For sellers of other than tangible personal property (services, sales of intangibles and income from tangible or real property), sales are no longer sourced to the location of the greater costs of performance of the income-producing activity. Rather, receipts are assigned for California purposes to the sales factor numerator to the state where the benefit of the service is received or where the property is used by the customer under the market rule (for taxable years beginning on or after January 1, 2013 for all apportioning businesses and for taxable years beginning on or after January 1, 2011 and before January 1, 2013 for apportioning businesses electing single-sales factor apportionment). Effective for taxable years beginning on or after January 1, 2013,[8] taxpayers no longer have the option to elect which apportionment formula they want to use. As stated above, except for taxpayers engaged in qualified business activities described in R&TC Section 25128(b) all taxpayers must apportion their income using the single-sales factor apportionment formula. This change makes the use of R&TC Section 23136 market rules mandatory; and thus, all apportioning trade or businesses must assign sales of other than tangible personal property under these new market-based rules (see Regulation Section 25136-2) for 2013 and beyond. And, as noted above, Regulation Section 25316-2 incorporates the sales factor apportionment rules that apply to special industries (Regulation Sections 25137 through 25137-14) with the modifications set forth at Regulation Section 25136-2 (g)(3).
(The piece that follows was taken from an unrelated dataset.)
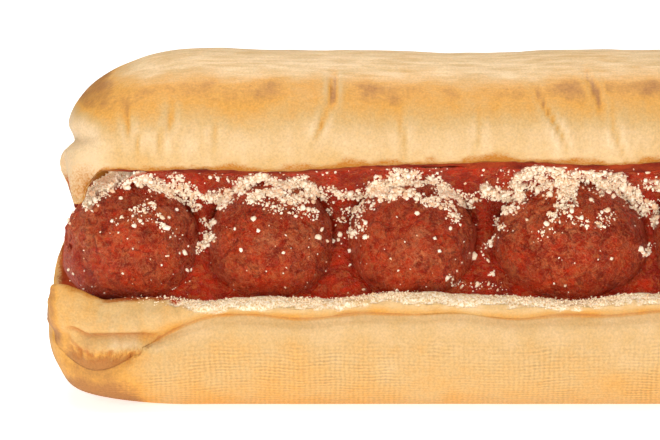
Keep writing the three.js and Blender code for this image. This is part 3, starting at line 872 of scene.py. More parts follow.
# Where the cheese lies in the picture: half width, thickness from 0 to 1, and the line, in
# millimetres across and up
CHEESE_STROKES = (
    (1.5, 1.0, ((-137.6, 3.6), (-136.3, 6.0), (-134.3, 8.0))),
    (2.2, 1.0, ((-134.3, 8.0), (-132.3, 9.8), (-130.6, 10.8), (-127.8, 11.8), (-125.7, 12.0))),
    (1.6, 0.9, ((-125.7, 12.0), (-124.0, 11.0), (-122.3, 9.3))),
    (2.0, 0.75, ((-122.3, 9.3), (-119.8, 8.5), (-118, 8.5), (-115.8, 9.3), (-113.8, 8.3), (-111.8, 6.5))),
    (1.6, 0.4, ((-117.3, 6.3), (-113.8, 5.3), (-111.0, 3.5))),
    (1.2, 0.45, ((-126.5, 2.0), (-124.3, 2.8), (-122.5, 3.0))),
    (1.6, 0.12, ((-131.1, 0.0), (-124.8, 0.0), (-119.8, -0.5), (-115.8, -3.0))),
    (1.0, 0.6, ((-119.3, -1.5), (-118.8, -2.5))),
    (1.5, 1.0, ((-109.0, 5.8), (-106.3, 6.0), (-103.3, 7.0), (-100.7, 8.0))),
    (1.3, 0.55, ((-104.3, 3.5), (-102.3, 5.0))),
    (1.2, 0.6, ((-109.8, 0.0), (-108.3, -1.0), (-106.8, -0.8))),
    (1.3, 1.0, ((-111.0, -7.5), (-109.5, -6.5), (-108.0, -5.0), (-107.0, -4.5))),
    (1.9, 1.0, ((-100.7, 8.0), (-98.2, 9.8), (-96.2, 10.8), (-94.0, 11.0))),
    (1.6, 0.9, ((-94.0, 11.0), (-92.2, 10.0), (-90.7, 9.0))),
    (1.8, 1.0, ((-90.7, 8.5), (-88.2, 8.5), (-86.2, 9.8), (-84.5, 10.0), (-83.0, 8.5))),
    (1.2, 0.7, ((-83.0, 8.5), (-80.2, 6.8), (-78.5, 4.8), (-77.7, 2.5))),
    (1.3, 0.9, ((-97.2, 4.5), (-95.2, 5.5), (-92.7, 6.5), (-90.7, 6.5))),
    (1.4, 0.95, ((-89.7, 5.0), (-87.7, 3.8), (-85.2, 4.8), (-83.0, 5.8))),
    (1.5, 0.3, ((-94.2, 3.5), (-89.7, 2.5), (-85.7, 2.0), (-81.7, 1.5))),
    (1.3, 0.9, ((-76.9, 7.5), (-74.4, 6.8), (-72.4, 6.0), (-70.4, 7.0))),
    (1.7, 0.3, ((-75.7, -0.5), (-72.7, 1.5), (-69.7, 2.5), (-66.7, 3.5))),
    (1.6, 0.22, ((-74.7, -5.0), (-72.2, -3.0), (-69.2, -1.0))),
    (2.6, 1.0, ((-66.2, 7.5), (-63.4, 9.0), (-60.7, 10.5), (-58.4, 11.5))),
    (1.6, 0.95, ((-64.7, 5.5), (-62.2, 5.8), (-60.7, 7.5))),
    (1.5, 0.8, ((-58.4, 12.0), (-56.2, 11.5), (-55.4, 9.0))),
    (1.6, 0.8, ((-52.7, 10.0), (-50.6, 9.5), (-49.6, 8.0))),
    (1.4, 0.7, ((-57.7, 6.0), (-55.2, 5.5), (-53.2, 4.5), (-51.1, 4.3))),
    (1.9, 0.65, ((-49.6, 7.5), (-46.6, 6.5), (-44.1, 5.8), (-42.1, 5.3))),
    (1.7, 0.5, ((-48.6, 4.0), (-47.1, 2.0), (-47.1, 0.5))),
    (1.3, 0.55, ((-44.6, 4.0), (-42.6, 3.5))),
    (1.7, 1.0, ((-38.6, 7.5), (-36.6, 6.8), (-34.1, 6.5), (-31.6, 5.8), (-29.6, 6.0))),
    (1.2, 0.8, ((-33.4, 2.0), (-31.6, 2.5))),
    (1.2, 0.4, ((-36.1, -0.5), (-34.1, -2.0))),
    (1.0, 0.7, ((-39.6, -6.5), (-38.1, -6.0), (-37.1, -5.0))),
    (1.0, 0.5, ((-39.1, -8.5), (-38.1, -10.0))),
    (2.3, 1.0, ((-30.4, 9.5), (-28.1, 11.3), (-25.6, 12.5), (-22.6, 13.0))),
    (1.9, 1.0, ((-22.6, 13.0), (-20.1, 12.0), (-19.1, 9.5), (-18.1, 7.0))),
    (2.4, 1.0, ((-18.1, 7.5), (-17.6, 5.0), (-18.8, 3.3))),
    (1.6, 0.9, ((-18.8, 3.3), (-20.6, 1.8), (-22.1, 1.0))),
    (1.8, 0.55, ((-27.6, 8.0), (-25.1, 9.0), (-22.6, 8.5))),
    (1.8, 0.8, ((-16.6, 12.0), (-13.6, 11.8), (-11.6, 11.5))),
    (2.4, 1.0, ((-11.6, 12.0), (-9.1, 10.5), (-8.6, 8.5))),
    (2.6, 1.0, ((-8.1, 11.5), (-5.6, 10.0), (-4.1, 8.0), (-2.0, 6.5))),
    (2.0, 0.9, ((-2.0, 6.5), (-0.0, 5.0), (1.2, 2.8))),
    (1.0, 0.9, ((-10.8, -1.8), (-9.6, -1.3), (-8.6, -1.0))),
    (1.0, 0.5, ((-15.1, -1.5), (-13.3, -1.8))),
    (1.5, 0.2, ((-24.6, -4.0), (-19.6, -1.5), (-14.6, 0.0), (-7.1, 1.0))),
    (1.5, 0.9, ((2.0, 9.8), (4.0, 9.0), (6.0, 9.0))),
    (1.3, 0.9, ((3.2, 4.0), (3.7, 1.5), (4.0, -1.0))),
    (1.2, 0.5, ((0.5, -8.5), (2.0, -7.5), (3.0, -6.5))),
    (1.4, 0.25, ((-48.4, -14.5), (-46.6, -16.0), (-42.1, -16.8), (-37.1, -16.3), (-34.6, -16.8))),
    (1.0, 0.6, ((-37.1, -13.0), (-36.9, -14.3))),
)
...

Most significantly, Regulation Section 25137(c)1(C) is no longer operative. This was the “special rule” that previously excluded business income from sale of intangible property from the sales factor if the income producing activity could not be identified.

Now you need to determine if the sale is from:

  • A service (see Regulation Section 25136-2(c)) to a customer who is:
    • An individual.
    • From a corporation or other business entity.
  • Intangible property (see Regulation Section 25136-2(d)).
    • A complete transfer or
    • Other than a complete transfer of:
      • Marketing intangible.
      • Non-marketing and manufacturing intangible.
      • Mixed intangible.
  • Sale, lease, rental, or licensing of real property (see Regulation Section 25136-2(e)).
  • Sale, lease, rental, or licensing of personal property (see Regulation Section 25136-2(f)).
  • If special rules (see Regulation Section 25136-2(g)) apply.

Then taxpayers should follow the applicable rules for the assignment of the sale provided in the regulation, including, if necessary, the rules that are provided if the location where the “benefit of service” is received or the extent of use in this state “cannot be determined.”

[1] Corporation for the purposes of this article is defined in R&TC Section 23038, which includes check-the-box eligible entities that elect to be taxed as a corporation.
[2] See our Publication FTB 1050, Application and Interpretation of Public Law 86-272, for more information on protected and unprotected activities.
[3] Caution: If the information on Schedule R-7 is not filled out completely, incorrect processing of the tax return may occur and, more importantly; elections may be disallowed.
[4]However, as stated in Technical Advice Memorandum 2012-1, the amendment to California law (Section 23101) specifically provides that the newly enacted circumstances applied only to taxable years beginning on or after January 1, 2011.
[5] The 2014 thresholds amounts will be released later this year, as the index calculation requires the inclusion of items through June of the current year. Prior year amounts are available on our website.
[6] R&TC Section 25136.1 (new law) provides special sales factor rules for certain cable system operations.
[7] See the Appeal of Dresser Industries (82-SBE-307), decided on June 29, 1982 and Appeal of Christie Electric Corporation (87-SBE-062), decided on August 18, 1987.
[8] This change was the result of the Proposition 39.